◆ **Stated exercise**: Copy only this: the line containing "const dress = new THREE.Group();", the line containing "in imported if", and every line between them, exactly as written.

◆ **Collected data**:
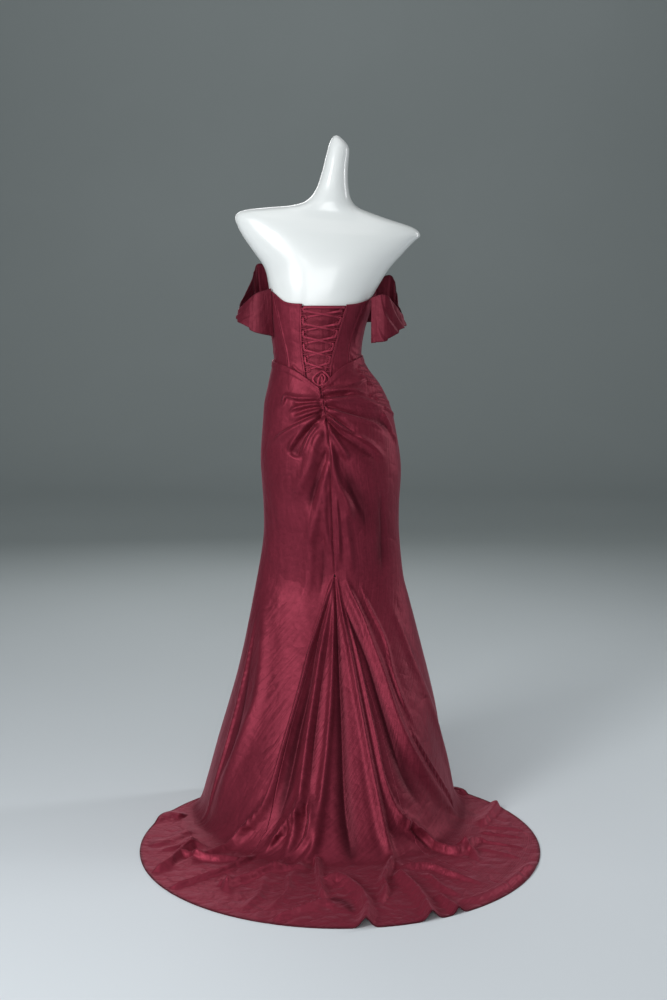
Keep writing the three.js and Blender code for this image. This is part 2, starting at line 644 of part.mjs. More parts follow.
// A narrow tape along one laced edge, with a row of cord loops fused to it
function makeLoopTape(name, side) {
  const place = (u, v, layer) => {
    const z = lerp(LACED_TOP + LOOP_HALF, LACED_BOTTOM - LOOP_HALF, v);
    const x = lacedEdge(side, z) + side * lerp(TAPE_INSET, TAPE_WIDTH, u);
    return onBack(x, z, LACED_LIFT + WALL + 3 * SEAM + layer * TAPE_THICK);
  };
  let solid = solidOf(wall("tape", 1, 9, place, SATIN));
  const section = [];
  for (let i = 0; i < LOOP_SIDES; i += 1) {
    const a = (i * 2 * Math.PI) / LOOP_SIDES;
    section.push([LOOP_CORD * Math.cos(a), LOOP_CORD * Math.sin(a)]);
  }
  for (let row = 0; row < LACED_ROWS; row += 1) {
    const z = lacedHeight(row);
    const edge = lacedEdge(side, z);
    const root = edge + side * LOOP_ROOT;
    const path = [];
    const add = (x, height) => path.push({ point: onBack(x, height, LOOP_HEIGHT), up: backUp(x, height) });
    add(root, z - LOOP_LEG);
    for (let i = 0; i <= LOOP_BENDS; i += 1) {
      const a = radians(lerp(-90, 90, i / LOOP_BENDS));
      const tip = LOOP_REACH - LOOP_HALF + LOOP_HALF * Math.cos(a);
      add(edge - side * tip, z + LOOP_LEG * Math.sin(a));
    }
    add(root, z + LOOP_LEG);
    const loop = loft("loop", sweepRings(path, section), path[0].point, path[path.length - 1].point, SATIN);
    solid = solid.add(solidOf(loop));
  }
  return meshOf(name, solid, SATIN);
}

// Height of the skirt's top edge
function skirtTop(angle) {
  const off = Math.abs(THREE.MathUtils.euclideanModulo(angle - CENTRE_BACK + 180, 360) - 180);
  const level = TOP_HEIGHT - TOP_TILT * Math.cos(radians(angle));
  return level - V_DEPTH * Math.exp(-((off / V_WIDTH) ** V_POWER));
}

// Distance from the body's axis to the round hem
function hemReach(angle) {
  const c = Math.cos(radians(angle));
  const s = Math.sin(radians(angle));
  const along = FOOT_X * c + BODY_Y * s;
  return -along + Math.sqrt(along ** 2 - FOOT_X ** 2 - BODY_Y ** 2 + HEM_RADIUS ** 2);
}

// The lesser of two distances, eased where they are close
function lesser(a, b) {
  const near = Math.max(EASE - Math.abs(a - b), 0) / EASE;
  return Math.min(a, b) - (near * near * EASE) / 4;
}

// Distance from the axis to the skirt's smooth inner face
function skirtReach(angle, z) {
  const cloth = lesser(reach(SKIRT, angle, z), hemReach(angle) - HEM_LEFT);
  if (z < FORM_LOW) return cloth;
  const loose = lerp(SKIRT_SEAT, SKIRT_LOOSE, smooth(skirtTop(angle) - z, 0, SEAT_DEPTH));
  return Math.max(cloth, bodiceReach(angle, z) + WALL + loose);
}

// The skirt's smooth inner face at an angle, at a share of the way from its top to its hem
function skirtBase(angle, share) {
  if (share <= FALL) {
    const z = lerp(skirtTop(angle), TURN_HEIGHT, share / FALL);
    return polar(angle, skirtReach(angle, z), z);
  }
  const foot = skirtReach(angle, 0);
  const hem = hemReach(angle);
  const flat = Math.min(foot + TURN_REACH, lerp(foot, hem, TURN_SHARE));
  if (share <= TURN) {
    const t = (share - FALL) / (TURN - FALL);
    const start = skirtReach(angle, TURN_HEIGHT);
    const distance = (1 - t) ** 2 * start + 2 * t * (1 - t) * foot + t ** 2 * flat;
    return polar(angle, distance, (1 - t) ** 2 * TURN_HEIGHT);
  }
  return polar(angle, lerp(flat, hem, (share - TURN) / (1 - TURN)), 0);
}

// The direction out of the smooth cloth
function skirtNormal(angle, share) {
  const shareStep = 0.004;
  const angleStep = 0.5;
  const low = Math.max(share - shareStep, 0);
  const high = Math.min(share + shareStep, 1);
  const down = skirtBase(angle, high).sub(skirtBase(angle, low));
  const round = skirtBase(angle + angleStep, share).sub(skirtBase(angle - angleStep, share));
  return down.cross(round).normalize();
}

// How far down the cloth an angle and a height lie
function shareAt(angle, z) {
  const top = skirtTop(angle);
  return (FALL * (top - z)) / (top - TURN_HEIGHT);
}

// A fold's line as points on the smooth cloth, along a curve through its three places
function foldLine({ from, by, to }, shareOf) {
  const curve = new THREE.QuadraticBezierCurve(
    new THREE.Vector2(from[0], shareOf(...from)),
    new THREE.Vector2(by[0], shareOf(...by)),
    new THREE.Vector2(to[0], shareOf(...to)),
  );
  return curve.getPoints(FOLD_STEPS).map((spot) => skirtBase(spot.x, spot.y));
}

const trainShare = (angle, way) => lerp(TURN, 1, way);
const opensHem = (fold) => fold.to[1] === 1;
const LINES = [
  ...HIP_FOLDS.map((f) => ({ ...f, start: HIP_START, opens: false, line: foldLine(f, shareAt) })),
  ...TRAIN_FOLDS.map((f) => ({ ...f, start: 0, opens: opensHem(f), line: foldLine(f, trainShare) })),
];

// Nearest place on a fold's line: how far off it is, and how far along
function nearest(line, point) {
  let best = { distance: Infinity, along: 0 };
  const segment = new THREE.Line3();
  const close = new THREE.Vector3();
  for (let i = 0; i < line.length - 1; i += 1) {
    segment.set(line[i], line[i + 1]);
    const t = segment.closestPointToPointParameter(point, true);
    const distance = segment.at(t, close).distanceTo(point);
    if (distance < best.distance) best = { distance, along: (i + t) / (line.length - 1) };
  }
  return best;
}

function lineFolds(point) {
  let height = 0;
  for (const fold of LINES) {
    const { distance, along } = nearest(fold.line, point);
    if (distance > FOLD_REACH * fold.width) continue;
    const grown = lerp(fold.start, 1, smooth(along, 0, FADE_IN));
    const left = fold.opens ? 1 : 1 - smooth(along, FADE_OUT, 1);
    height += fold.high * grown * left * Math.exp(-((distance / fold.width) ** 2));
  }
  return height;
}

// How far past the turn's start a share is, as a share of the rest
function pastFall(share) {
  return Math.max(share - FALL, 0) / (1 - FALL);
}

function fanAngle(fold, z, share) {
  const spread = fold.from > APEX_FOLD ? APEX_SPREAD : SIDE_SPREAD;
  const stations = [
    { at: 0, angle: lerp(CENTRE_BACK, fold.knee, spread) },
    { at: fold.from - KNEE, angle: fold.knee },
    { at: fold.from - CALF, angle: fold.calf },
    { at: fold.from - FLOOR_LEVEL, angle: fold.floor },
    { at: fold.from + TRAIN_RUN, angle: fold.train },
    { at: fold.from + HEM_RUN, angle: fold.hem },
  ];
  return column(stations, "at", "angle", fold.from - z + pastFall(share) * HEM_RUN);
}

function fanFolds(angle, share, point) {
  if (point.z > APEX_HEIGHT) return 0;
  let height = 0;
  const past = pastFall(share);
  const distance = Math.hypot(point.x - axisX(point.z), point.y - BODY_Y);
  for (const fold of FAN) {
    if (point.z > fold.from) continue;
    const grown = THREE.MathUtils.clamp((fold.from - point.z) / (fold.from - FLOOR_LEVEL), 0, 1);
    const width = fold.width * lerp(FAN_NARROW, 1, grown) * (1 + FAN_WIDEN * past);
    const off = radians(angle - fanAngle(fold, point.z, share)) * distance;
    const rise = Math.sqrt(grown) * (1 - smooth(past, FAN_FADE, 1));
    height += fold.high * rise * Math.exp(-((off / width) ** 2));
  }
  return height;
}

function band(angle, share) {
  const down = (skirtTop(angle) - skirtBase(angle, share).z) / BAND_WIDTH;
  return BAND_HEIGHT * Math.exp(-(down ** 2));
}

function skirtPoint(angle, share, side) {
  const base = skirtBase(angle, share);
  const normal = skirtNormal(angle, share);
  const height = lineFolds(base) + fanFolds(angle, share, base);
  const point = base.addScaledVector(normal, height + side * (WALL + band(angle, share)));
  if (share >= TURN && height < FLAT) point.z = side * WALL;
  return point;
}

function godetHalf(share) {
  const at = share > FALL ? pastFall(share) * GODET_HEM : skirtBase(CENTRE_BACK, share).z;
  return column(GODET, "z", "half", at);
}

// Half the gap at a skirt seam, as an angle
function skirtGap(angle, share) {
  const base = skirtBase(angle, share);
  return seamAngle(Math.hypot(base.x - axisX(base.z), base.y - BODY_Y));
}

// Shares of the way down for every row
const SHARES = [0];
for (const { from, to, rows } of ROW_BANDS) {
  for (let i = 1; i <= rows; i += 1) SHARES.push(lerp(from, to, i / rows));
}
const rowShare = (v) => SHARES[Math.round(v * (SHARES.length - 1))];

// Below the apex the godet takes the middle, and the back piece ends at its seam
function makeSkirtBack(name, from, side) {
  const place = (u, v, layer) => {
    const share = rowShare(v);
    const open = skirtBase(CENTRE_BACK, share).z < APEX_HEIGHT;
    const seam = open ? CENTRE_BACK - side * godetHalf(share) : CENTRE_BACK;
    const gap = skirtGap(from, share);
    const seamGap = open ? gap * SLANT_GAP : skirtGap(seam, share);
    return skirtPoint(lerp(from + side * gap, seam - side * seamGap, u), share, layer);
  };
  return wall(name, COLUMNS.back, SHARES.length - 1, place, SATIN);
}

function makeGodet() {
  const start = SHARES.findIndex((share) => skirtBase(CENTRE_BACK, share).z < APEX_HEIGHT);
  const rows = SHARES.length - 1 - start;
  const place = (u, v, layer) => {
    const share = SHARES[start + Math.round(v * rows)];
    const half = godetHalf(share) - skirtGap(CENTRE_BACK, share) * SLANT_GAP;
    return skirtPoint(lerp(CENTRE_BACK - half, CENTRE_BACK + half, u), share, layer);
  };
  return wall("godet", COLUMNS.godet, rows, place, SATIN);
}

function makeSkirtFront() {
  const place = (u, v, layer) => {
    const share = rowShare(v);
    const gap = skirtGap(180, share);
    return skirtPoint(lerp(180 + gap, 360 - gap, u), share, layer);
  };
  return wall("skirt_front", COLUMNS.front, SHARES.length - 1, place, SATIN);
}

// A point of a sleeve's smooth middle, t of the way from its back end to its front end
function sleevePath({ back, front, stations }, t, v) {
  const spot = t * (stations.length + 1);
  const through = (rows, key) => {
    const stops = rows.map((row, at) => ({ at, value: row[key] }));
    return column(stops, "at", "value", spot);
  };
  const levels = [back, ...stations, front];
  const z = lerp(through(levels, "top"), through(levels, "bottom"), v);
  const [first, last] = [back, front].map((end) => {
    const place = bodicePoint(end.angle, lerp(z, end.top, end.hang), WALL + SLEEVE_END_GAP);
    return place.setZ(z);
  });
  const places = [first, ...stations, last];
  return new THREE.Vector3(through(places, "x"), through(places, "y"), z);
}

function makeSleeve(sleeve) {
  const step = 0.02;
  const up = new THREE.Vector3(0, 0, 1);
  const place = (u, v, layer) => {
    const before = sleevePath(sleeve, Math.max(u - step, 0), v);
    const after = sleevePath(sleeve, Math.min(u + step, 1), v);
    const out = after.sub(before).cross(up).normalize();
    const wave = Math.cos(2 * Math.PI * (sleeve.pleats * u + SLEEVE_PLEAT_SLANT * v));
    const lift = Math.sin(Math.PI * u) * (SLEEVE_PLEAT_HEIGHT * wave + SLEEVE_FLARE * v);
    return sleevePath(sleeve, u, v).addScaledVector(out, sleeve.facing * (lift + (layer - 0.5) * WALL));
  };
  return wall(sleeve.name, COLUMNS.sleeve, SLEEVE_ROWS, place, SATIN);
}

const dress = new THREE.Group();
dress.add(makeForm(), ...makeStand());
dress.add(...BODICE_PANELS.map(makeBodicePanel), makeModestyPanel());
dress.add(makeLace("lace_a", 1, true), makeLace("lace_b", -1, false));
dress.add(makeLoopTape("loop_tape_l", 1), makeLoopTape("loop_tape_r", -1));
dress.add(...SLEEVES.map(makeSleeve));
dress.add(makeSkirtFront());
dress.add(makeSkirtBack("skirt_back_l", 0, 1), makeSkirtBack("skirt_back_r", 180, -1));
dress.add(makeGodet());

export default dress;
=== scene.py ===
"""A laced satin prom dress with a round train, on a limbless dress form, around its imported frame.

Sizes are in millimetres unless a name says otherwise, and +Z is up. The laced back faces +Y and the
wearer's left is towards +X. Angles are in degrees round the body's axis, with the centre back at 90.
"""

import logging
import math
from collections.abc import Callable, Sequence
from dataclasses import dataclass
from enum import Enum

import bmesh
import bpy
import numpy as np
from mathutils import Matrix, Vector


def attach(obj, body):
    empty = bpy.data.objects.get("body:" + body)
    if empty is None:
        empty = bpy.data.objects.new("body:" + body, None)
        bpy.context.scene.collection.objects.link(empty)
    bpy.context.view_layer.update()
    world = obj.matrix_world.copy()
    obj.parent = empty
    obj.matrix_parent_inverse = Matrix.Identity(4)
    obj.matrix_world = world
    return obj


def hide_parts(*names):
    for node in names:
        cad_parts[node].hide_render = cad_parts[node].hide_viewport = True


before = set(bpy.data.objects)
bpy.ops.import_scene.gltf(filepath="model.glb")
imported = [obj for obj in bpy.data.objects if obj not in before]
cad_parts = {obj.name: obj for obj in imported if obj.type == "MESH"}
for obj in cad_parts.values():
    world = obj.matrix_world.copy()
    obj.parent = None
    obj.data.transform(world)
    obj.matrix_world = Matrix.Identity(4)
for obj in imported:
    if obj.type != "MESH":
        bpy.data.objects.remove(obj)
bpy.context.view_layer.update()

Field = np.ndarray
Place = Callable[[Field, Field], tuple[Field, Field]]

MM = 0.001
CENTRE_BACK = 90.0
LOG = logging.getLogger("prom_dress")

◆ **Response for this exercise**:
const dress = new THREE.Group();
dress.add(makeForm(), ...makeStand());
dress.add(...BODICE_PANELS.map(makeBodicePanel), makeModestyPanel());
dress.add(makeLace("lace_a", 1, true), makeLace("lace_b", -1, false));
dress.add(makeLoopTape("loop_tape_l", 1), makeLoopTape("loop_tape_r", -1));
dress.add(...SLEEVES.map(makeSleeve));
dress.add(makeSkirtFront());
dress.add(makeSkirtBack("skirt_back_l", 0, 1), makeSkirtBack("skirt_back_r", 180, -1));
dress.add(makeGodet());

export default dress;
=== scene.py ===
"""A laced satin prom dress with a round train, on a limbless dress form, around its imported frame.

Sizes are in millimetres unless a name says otherwise, and +Z is up. The laced back faces +Y and the
wearer's left is towards +X. Angles are in degrees round the body's axis, with the centre back at 90.
"""

import logging
import math
from collections.abc import Callable, Sequence
from dataclasses import dataclass
from enum import Enum

import bmesh
import bpy
import numpy as np
from mathutils import Matrix, Vector


def attach(obj, body):
    empty = bpy.data.objects.get("body:" + body)
    if empty is None:
        empty = bpy.data.objects.new("body:" + body, None)
        bpy.context.scene.collection.objects.link(empty)
    bpy.context.view_layer.update()
    world = obj.matrix_world.copy()
    obj.parent = empty
    obj.matrix_parent_inverse = Matrix.Identity(4)
    obj.matrix_world = world
    return obj


def hide_parts(*names):
    for node in names:
        cad_parts[node].hide_render = cad_parts[node].hide_viewport = True


before = set(bpy.data.objects)
bpy.ops.import_scene.gltf(filepath="model.glb")
imported = [obj for obj in bpy.data.objects if obj not in before]
cad_parts = {obj.name: obj for obj in imported if obj.type == "MESH"}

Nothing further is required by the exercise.